- cross-posted to:
- [email protected]
The bug reports may not be arriving yet. They will. And when they do, you will face the same calculation the kernel maintainers faced: maintain dead code to satisfy automated reporters, or cut it.
This could actually be a good thing for software quality.
no paywall here:
Edit: looking for a mirror.
YSK archive.is uses you to maliciously DDOS a random blogger they don’t like and other weird stuff.
https://cybernews.com/security/archive-today-launches-ddos-directing-visitors-to-attack-blog/
Wait, what?
How can he be such a dick? I’ll take the link down.
In a world where psychopathic mega corporations are openly looking for ways to enslave humanity and bring about the end of the planet, the weird tantrums of an obviously mentally spicy web site owner just seem cute.
over doxxing? callling doxxing them as “something they dont like” makes it seem so arbitrary
I don’t care about who did what, it’s all he said/she said and either way I didn’t consent to being part of such an attack.
At this point, it feels like there’s very little left that isn’t malicious.
Other sites could also do this. That’s a design fault in the internet.
I doubt the Linux kernel allowing slop patch submissions with potentially higher rate of hidden insidious bugs will help the LLM-pocalypse much…
That’s not kernel policy but LF guidance. From the kernel’s point of view patches still have a high bar to pass to get merged and I don’t think we have enough data yet to see if LLM based submissions to the kernel have a higher or lower error rate than humans.
I certainly feel the uptick in LLM reports though - one of the projects I’m working on is seeing a deluge of them at the moment.
The kernel policy seems to be what I think it is, since LLM slop patches have been merged.

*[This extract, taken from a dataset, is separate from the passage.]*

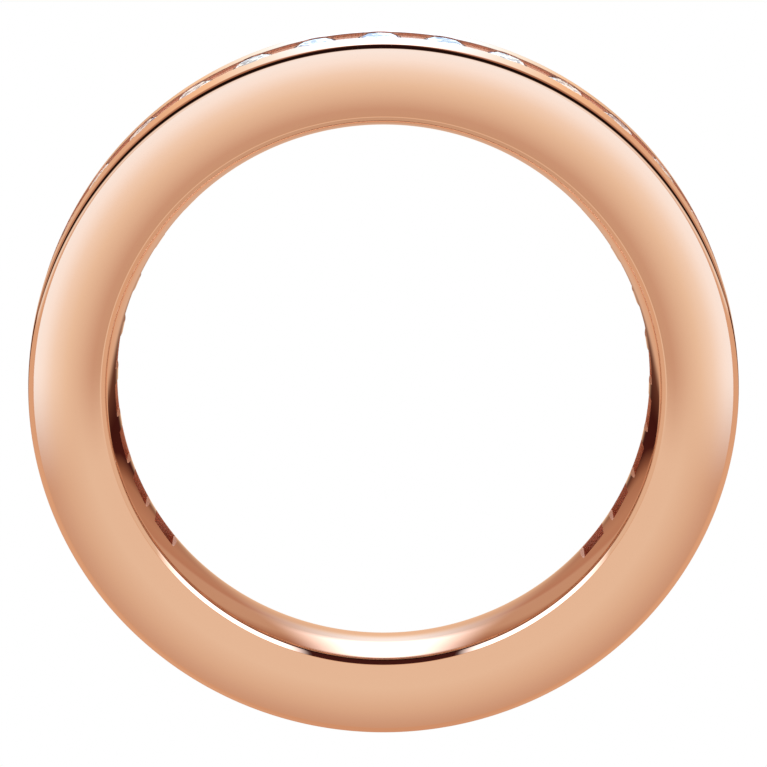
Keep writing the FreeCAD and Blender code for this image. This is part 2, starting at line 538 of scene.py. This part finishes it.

I find it slightly contradictory to delete code due to hidden bugs on the one end, then insert LLM code at the other rather than hand-craft the code to avoid hidden bugs better.
How is that patch sloppy?
I feel the term slop is being overused to cover anything an LLM has touched. If I ask an agent to re-read a mail thread for me and apply the changes to my tree to review is that slop? Would you feel better about it if I copy and paste from email to code in my editor?
I’ve just been doing a bunch of bug triage which was mostly driven by the agent although I checked the issues where it had commented. Was that slop? Ironically a lot of the issues where AI generated although for the most part more complete than a lot of the purely human submissions we get. Are those bug reports slop? What about the poorly drafted human ones?
The studies about hidden errors don’t really care about how “slop” the code looks, as far as I understand them. That’s why LLM code is kind of dangerous.
You should look up the genetic fallacy. And using phrases like “hand-craft code” make you look stupid.
Are you saying that AI slop is bad in those (counts) 4 removed lines of code?
I’m saying if their policy is to accept AI code, which the link seems to demonstrate that it is, the rate of future hidden errors in the kernel code is likely going to go up. This is what all the studies are saying, including those involving competent coders.
Your making a big assumption extrapolating from one particular study involving Java code and a static analyser.
deleted by creator
Hm… How well does FreeBSD run games? It still uses WINE and Proton, right?
I heard it’s alright for games and many apparently work. Sadly, FreeBSD simply doesn’t seem to have drivers for a lot of hardware that I’m using. And as far as I know, they don’t have an LLM policy yet (so they could still come out in favor of it).
I’m on a machine w/ FreeBSD 15.0-RELEASE right now and my AMD GPUs mostly work (minus some features like manual fan control or overclocking, also certain shaders may make the driver crash). They pull in the amdgpu driver code from Linux so you get the same experience for the most part. Bluetooth is very hit or miss in terms of drivers. (Also I find OSS to be better than any audio “solution” on Linux.)
I haven’t been able to get Steam to work reliably. It starts up fine the first time after a fresh install. But on any subsequent startup it just hangs indefinitely. I also haven’t messed with WINE since I don’t really have the need, but FOSS games/ports generally just work (OpenRCT2, OpenMW, Quake, Doom, 0ad, SuperTux, Wesnoth, Xonotic, etc.).
As with Linux distros, I just recommend installing it on a spare machine or drive to see if it works for you. Definitely consult the FreeBSD handbook for guidance though.